Published December 1, 2014
Amazing. Some of UB’s core network systems have been online for years at a time without failing or being shut down. This is no small feat, and it doesn’t happen by accident.
UBIT Senior Communication Systems Engineer Joe Pautler sat down with UBIT News to talk about all the hard work that goes into ensuring that UB’s networks are as reliable as possible.
“Ten years ago, the system had many more of what we’d call ‘single points of failure,’” Joe said. This term “single points of failure” has become something of a buzzword among the UBIT team; it refers to any physical point in the campus’ network systems that could create an outage in services if it were to fail. It requires a tremendous amount of time, money and effort to minimize these “single points of failure” and make the system as a whole more reliable.
According to Joe, having a reliable network in 2014 isn’t just a point of pride: it’s a necessity.
“Every department has services they consider ‘mission-critical,’” Joe said. “If you think about all the departments and services we have at UB, you realize the scope of what we do.” From a fully-operational dental clinic on South Campus, to heating and alarm systems in each building, to video uplink broadcasting Bulls games on ESPN, to the campus police emergency hotline and the “blue light phones” around campus: they all depend on UB’s networks being constantly up and running.
“We’ve carefully designed redundancy and reliability into the systems to avoid outages,” said J. Brice Bible, UB Vice President and Chief Information Officer. “I’m proud of our team for their hard work to keep systems running, especially when we aren’t able to refresh our equipment as often as we should.”
Gone are the days when networks could be taken offline for diagnostics and upgrades, even for an hour or two, even in the middle of the night.
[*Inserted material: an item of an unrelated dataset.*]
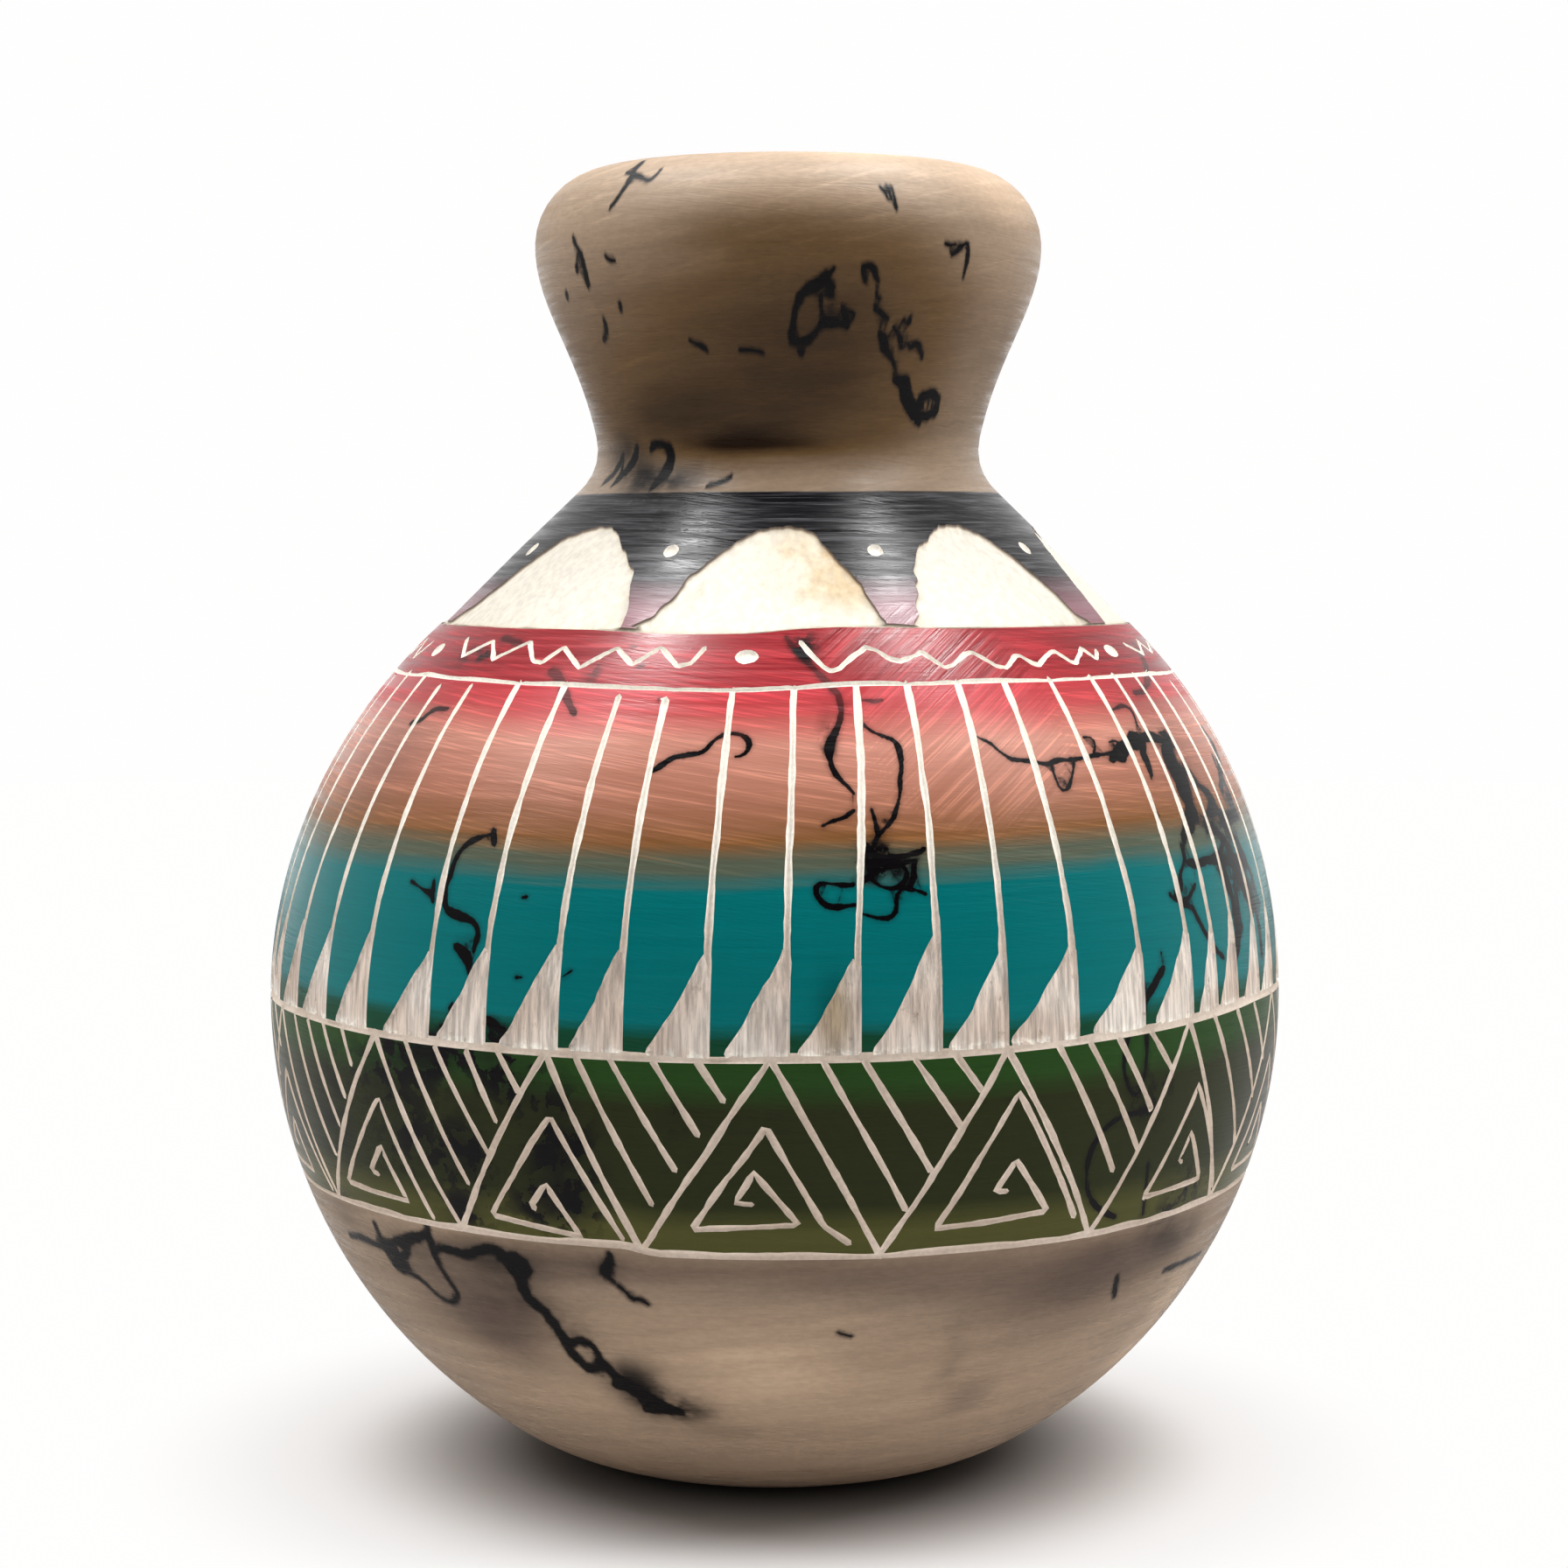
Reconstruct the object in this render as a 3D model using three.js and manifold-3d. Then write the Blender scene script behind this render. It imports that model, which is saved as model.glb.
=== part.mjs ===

For this reason, UBIT strives to keep all network devices and links in redundant pairs, and further steps have been taken to ensure that the networks stay online. For example, UBIT keeps spare equipment for every device they support because, as Joe told us, “even one business day delivery is now too slow to make critical repairs.”
UBIT also makes the most of these spare devices by using them to maintain a “test network” where they try out delicate changes to the system and troubleshoot problems. As for updating the actual system, the one in use by 30,000 students, faculty and staff members on a daily basis, there is a detailed checks-and-balances system that includes documentation, supervisor approval and mandated “backout plans” to rollback changes when problems arise.
All this is an effort to support a system that once was considered a convenience, or even a luxury, but has become crucial in the age of “the Internet of everything.” Keeping it all going, up and running in some cases for over half a decade with no downtime, is no easy task. For Joe Pautler and the team at UBIT, it’s just another day on the job.